Aynı fıkranın (c) bendinde ise "Bazı su hayvanı hastalıklarının ortaya
çıktığından şüphe duyulması veya bu hastalıkların ortaya çıkması
durumunda" ifadesi bulunmaktadır. Hastalıkların ortaya çıktığından şüphe
duyulması ile hastalıkların ortaya çıkması, sonuç olarak hastalığın ortaya
çıkması sonrası bir süreci işaret etmektedir. Buradaki amaç hastalık öncesi bir
durumu işaret etmek ise, ifadenin "Bazı su hayvanı hastalıklarının ortaya
çıkmasından şüphe duyulması" diye başlaması gerekirdi. Özensizlik buradaki
ifadede de sürdürülmüş görülmektedir.
Fazla izin göz çıkarmaz, zengin gösterir
Yönetmeliğin 46 tanımdan oluşan 4 üncü maddesi, Bakanlığın
sözlük ilaveli mevzuat çalışmasının devam ettiğini göstermesi bakımından
şaşırtıcı olmamıştır. Yönetmeliğin Su ürünleri yetiştiricilik işletmesi ve
işleme tesislerine izin verilmesi başlıklı 5 inci maddesinin birinci fıkrasında,
"Her su ürünleri yetiştiricilik işletmesine yetkili otorite tarafından
(.......) izin verilir" hükmü yer almaktadır. Yetkili otorite 4 üncü
maddede; Bakanlık Teşkilatında görev yapan Veteriner Hizmetleri, Bitki Sağlığı,
Gıda ve Yem Kanunu (5996 sayılı Kanun) veya bu Yönetmelik çerçevesinde fiziksel
kontrolleri ve idari işleri yerine getirmekle yükümlü olan yetkiliyi veya bu
yetkilerin devredildiği otorite, olarak tanımlanmıştır. Zorunluluk getirilmiş
olmasına karşın, su ürünleri yetiştiricilik işletmesine izin verecek yetkili
otorite belirsizdir. Yetkili otorite tanımından kurum değil, kişi
anlaşılmaktadır. İzin işleminin kurumsal ve kamusal bir görev olduğu göz önüne
getirildiğinde, bunun nasıl olacağı açıklamaya muhtaç bir durumdur. Ayrıca yönetmeliğin dayanağı olan 5996 sayılı
Kanun‘da yetkili otoriteye ilişkin bir tanımlamaya yer verilmemiştir. Ne ve kim
olduğu belirgin olmamakla birlikte, kanuni dayanağı olmayan bir otoriteye,
yönetmelikle izin verme yetkisi dâhil, çok önemli görevler verilmiş olması,
hukuki olarak da bir sakatlığı göstermektedir.

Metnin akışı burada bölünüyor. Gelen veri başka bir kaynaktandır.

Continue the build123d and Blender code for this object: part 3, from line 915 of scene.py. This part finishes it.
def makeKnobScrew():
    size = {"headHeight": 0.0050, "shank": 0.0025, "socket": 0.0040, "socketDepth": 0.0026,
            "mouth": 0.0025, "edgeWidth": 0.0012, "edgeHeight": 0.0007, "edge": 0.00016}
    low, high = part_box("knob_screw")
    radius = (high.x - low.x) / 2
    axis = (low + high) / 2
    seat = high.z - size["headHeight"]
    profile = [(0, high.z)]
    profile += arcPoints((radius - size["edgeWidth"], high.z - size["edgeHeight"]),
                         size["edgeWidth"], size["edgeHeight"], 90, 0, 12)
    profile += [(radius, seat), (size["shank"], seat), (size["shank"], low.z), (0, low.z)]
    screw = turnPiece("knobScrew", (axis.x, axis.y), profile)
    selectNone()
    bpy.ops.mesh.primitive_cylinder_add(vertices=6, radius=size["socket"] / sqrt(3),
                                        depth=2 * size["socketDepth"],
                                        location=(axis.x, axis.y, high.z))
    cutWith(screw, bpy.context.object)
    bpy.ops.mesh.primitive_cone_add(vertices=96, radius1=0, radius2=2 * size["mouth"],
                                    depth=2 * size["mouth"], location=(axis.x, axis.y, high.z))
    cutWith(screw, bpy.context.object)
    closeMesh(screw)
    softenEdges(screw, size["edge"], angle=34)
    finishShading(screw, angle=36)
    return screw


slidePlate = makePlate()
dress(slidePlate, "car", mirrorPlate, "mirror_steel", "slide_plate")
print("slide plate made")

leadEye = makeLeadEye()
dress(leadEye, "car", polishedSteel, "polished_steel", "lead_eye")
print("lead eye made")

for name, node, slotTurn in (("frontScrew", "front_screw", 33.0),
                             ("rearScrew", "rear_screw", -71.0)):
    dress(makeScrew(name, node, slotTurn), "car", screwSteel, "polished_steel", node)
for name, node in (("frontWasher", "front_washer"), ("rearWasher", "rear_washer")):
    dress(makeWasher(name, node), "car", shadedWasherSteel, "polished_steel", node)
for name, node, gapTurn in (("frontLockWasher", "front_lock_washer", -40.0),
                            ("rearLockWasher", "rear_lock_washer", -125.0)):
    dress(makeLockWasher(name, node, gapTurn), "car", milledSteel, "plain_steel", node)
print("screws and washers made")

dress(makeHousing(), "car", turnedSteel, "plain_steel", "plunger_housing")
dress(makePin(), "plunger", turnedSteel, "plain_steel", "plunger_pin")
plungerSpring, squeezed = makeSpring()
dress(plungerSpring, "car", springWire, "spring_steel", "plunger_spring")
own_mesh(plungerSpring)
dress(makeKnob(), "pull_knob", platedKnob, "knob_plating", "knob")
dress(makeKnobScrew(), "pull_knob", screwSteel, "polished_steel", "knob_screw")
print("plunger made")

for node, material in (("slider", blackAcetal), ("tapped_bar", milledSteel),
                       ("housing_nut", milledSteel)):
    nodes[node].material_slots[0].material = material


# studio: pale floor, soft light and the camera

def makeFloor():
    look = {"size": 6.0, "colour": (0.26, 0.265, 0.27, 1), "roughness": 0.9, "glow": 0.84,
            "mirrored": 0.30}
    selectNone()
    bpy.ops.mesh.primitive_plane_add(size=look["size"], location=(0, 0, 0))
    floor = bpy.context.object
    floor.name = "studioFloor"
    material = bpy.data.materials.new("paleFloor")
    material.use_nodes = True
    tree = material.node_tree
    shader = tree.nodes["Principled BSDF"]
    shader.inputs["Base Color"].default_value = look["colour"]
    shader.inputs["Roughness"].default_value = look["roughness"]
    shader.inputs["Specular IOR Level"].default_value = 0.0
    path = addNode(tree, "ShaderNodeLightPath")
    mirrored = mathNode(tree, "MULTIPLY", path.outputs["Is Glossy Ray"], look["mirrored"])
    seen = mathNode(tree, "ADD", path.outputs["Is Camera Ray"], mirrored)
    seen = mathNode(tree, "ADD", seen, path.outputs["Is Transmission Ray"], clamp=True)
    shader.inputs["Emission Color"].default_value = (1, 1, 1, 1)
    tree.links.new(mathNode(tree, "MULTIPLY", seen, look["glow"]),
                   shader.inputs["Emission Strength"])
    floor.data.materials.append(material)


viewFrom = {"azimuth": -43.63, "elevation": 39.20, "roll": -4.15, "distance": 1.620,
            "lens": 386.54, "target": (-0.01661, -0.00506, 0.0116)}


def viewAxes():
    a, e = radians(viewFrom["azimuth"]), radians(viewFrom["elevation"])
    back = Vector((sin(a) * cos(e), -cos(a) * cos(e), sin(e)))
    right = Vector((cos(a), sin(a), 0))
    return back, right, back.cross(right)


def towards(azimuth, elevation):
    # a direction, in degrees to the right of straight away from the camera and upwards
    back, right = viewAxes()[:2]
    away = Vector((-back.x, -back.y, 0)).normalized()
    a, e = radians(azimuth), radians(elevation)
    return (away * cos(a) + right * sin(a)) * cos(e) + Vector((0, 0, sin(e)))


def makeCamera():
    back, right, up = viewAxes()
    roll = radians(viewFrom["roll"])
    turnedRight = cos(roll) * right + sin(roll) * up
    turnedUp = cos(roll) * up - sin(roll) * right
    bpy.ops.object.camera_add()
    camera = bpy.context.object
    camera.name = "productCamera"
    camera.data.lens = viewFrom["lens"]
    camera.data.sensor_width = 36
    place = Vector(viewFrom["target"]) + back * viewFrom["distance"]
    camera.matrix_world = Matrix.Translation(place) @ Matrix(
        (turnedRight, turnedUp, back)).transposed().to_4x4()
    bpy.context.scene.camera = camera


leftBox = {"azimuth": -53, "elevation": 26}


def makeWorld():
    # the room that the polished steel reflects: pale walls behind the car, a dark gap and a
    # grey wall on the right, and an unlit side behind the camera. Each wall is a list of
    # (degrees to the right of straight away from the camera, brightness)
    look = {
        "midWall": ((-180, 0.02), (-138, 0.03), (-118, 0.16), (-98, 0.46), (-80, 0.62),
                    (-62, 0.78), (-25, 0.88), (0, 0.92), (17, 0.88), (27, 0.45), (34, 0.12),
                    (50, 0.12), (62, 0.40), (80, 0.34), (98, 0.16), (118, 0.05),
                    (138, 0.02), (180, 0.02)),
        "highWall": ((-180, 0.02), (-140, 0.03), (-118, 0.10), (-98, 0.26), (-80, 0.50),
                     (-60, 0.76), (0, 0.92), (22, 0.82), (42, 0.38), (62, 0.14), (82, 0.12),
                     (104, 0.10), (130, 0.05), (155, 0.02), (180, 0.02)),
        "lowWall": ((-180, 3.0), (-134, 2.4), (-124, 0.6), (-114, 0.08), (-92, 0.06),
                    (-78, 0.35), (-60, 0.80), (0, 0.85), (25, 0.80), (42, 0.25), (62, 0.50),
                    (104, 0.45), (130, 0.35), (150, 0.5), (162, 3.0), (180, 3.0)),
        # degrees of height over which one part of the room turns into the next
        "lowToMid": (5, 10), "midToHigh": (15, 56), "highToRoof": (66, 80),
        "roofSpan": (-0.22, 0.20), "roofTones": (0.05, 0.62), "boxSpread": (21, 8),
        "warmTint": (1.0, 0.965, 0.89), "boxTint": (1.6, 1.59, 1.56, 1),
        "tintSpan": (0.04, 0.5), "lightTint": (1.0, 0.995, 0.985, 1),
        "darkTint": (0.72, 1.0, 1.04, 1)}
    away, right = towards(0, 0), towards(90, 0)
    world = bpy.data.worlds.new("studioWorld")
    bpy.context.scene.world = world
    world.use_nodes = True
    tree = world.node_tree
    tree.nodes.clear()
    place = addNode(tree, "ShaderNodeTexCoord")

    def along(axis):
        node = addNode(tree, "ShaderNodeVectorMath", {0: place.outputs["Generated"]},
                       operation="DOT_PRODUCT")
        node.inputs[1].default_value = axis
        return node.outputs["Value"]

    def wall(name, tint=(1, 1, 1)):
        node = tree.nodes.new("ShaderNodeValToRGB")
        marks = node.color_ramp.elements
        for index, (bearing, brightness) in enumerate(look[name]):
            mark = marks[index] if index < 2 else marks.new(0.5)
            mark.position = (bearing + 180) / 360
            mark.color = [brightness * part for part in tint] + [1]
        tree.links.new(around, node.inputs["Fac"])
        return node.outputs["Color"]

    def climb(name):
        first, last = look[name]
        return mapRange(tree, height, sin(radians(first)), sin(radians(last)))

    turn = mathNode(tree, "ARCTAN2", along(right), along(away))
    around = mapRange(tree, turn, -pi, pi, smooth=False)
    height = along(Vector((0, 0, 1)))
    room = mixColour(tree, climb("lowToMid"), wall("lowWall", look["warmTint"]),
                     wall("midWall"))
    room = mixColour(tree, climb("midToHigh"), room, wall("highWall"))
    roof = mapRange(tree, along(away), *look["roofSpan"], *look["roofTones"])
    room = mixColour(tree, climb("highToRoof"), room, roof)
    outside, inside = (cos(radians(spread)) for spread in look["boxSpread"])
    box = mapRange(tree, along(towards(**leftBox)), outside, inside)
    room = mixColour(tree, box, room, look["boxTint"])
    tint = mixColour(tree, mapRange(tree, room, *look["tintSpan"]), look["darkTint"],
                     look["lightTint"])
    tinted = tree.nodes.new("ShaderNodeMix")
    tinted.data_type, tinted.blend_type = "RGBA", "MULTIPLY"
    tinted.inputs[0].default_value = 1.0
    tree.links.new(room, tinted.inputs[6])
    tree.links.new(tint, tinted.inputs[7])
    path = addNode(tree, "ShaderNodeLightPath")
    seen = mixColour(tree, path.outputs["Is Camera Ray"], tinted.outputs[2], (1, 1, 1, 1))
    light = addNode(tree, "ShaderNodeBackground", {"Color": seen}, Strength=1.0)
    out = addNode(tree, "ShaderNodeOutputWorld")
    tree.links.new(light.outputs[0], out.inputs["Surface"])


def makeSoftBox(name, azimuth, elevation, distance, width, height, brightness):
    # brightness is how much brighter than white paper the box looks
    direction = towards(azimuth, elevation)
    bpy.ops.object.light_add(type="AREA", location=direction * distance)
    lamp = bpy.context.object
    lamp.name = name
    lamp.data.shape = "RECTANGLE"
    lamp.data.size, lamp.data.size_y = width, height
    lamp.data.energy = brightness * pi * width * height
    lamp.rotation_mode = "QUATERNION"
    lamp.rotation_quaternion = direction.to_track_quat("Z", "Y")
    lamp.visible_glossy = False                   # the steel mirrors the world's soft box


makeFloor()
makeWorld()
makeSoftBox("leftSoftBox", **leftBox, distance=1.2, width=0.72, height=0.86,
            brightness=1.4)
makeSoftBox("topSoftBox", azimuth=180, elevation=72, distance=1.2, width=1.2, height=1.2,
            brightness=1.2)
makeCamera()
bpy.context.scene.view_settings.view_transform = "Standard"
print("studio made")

1380 sayılı Su Ürünleri Kanunu‘nun Yetiştiricilik başlıklı
13 üncü maddesinde, su ürünleri yetiştiricilik tesisleri kurmak isteyenlerin
Bakanlıktan izin alması zorunluluğu bulunmaktadır. 5996 sayılı Kanunun, 1380
sayılı Kanuna göre genel bir kanun olduğu ve su ürünleri yetiştiricilik
tesisleri için izin alınması gerekliliği 1380 sayılı Kanunda açıkça
belirtildiği için, su ürünleri yetiştiricilik işletmeleri için iznin 1380
sayılı Kanun kapsamında alınması gerekmektedir. 1986 yılına kadar istatistiki
önem taşımayan su ürünleri yetiştiriciliğinin, 2010 yılında eriştiği 167 bin
tonluk üretim değerine, 1380 sayılı Kanun kapsamında yapılan düzenlemelerle
ulaşılmıştır. Yetiştiricilik yapacak çiftliklerin, izin dâhil tüm işlemleri bu
kanun kapsamında yapılmıştır. Ancak çıkarılan yönetmelik, tüm bu gerçekleri yok
sayan, görmemezlikten gelen bir anlayışın ifadesidir.
Yönetmeliğin dayanakları arasında gösterilen 2006-88 sayılı
AB düzenlemesinin giriş bölümünün 13 üncü fıkrasının son bölümünde "Bu
ruhsatlandırma süreci, mümkün olduğu hallerde, Üye Devletlerin başka amaçlarla,
örneğin çevre mevzuatı çerçevesinde oluşturmuş olabileceği bir ruhsatlandırma
sistemiyle birleştirilmeli veya bu sistemin içine dâhil edilmelidir. Böylece,
bu ruhsatlandırma süreci su hayvanı üretim endüstrisine ilave bir yük teşkil
etmeyecektir" ifadesi yer almaktadır. Söz konusu düzenleme bırakın alanla
ilgili bir ruhsatlandırma sistemini, çevre mevzuatı çerçevesinde oluşturmuş bir
ruhsatlandırma sistemi varsa dahi, bu sistemin dikkate alınmasını önermektedir.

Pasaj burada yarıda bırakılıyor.